DO THIS: Output all lines exactly, with nothing added or dropped.

THE RECORDS:
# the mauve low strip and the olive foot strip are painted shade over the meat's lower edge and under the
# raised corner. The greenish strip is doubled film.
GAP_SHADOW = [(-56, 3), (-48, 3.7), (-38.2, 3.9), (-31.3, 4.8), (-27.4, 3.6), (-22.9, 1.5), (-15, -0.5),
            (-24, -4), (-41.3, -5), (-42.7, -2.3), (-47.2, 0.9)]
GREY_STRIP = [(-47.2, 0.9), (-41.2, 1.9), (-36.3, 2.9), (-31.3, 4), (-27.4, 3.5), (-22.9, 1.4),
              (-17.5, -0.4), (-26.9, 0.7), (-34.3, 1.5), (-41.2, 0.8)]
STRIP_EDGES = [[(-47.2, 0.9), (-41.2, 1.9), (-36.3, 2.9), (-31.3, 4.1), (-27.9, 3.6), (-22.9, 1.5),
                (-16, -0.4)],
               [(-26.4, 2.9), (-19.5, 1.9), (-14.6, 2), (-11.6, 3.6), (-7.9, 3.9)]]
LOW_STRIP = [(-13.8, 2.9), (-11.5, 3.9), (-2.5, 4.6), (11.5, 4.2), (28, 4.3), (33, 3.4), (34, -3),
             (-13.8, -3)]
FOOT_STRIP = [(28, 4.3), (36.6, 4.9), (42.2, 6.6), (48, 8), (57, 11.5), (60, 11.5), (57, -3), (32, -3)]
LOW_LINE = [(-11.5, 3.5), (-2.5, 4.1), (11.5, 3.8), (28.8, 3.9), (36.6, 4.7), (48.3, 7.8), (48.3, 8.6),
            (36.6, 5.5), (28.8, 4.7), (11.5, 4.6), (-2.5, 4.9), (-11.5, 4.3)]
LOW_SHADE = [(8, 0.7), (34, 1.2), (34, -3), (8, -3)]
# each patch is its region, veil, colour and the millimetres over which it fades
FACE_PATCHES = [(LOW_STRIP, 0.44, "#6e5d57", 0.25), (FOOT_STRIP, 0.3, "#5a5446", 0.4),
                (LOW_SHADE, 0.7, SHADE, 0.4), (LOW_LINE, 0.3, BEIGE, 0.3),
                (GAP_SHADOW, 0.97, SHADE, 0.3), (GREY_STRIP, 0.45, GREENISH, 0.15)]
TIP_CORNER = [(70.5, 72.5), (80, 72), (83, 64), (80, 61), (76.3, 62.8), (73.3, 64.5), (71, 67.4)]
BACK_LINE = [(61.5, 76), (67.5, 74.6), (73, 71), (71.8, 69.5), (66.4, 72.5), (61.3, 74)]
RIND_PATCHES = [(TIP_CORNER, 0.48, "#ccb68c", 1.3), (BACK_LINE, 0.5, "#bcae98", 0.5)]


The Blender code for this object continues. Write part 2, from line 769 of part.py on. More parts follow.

EXERCISE RESULT:
# the mauve low strip and the olive foot strip are painted shade over the meat's lower edge and under the
# raised corner. The greenish strip is doubled film.
GAP_SHADOW = [(-56, 3), (-48, 3.7), (-38.2, 3.9), (-31.3, 4.8), (-27.4, 3.6), (-22.9, 1.5), (-15, -0.5),
            (-24, -4), (-41.3, -5), (-42.7, -2.3), (-47.2, 0.9)]
GREY_STRIP = [(-47.2, 0.9), (-41.2, 1.9), (-36.3, 2.9), (-31.3, 4), (-27.4, 3.5), (-22.9, 1.4),
              (-17.5, -0.4), (-26.9, 0.7), (-34.3, 1.5), (-41.2, 0.8)]
STRIP_EDGES = [[(-47.2, 0.9), (-41.2, 1.9), (-36.3, 2.9), (-31.3, 4.1), (-27.9, 3.6), (-22.9, 1.5),
                (-16, -0.4)],
               [(-26.4, 2.9), (-19.5, 1.9), (-14.6, 2), (-11.6, 3.6), (-7.9, 3.9)]]
LOW_STRIP = [(-13.8, 2.9), (-11.5, 3.9), (-2.5, 4.6), (11.5, 4.2), (28, 4.3), (33, 3.4), (34, -3),
             (-13.8, -3)]
FOOT_STRIP = [(28, 4.3), (36.6, 4.9), (42.2, 6.6), (48, 8), (57, 11.5), (60, 11.5), (57, -3), (32, -3)]
LOW_LINE = [(-11.5, 3.5), (-2.5, 4.1), (11.5, 3.8), (28.8, 3.9), (36.6, 4.7), (48.3, 7.8), (48.3, 8.6),
            (36.6, 5.5), (28.8, 4.7), (11.5, 4.6), (-2.5, 4.9), (-11.5, 4.3)]
LOW_SHADE = [(8, 0.7), (34, 1.2), (34, -3), (8, -3)]
# each patch is its region, veil, colour and the millimetres over which it fades
FACE_PATCHES = [(LOW_STRIP, 0.44, "#6e5d57", 0.25), (FOOT_STRIP, 0.3, "#5a5446", 0.4),
                (LOW_SHADE, 0.7, SHADE, 0.4), (LOW_LINE, 0.3, BEIGE, 0.3),
                (GAP_SHADOW, 0.97, SHADE, 0.3), (GREY_STRIP, 0.45, GREENISH, 0.15)]
TIP_CORNER = [(70.5, 72.5), (80, 72), (83, 64), (80, 61), (76.3, 62.8), (73.3, 64.5), (71, 67.4)]
BACK_LINE = [(61.5, 76), (67.5, 74.6), (73, 71), (71.8, 69.5), (66.4, 72.5), (61.3, 74)]
RIND_PATCHES = [(TIP_CORNER, 0.48, "#ccb68c", 1.3), (BACK_LINE, 0.5, "#bcae98", 0.5)]


The Blender code for this object continues. Write part 2, from line 769 of part.py on. More parts follow.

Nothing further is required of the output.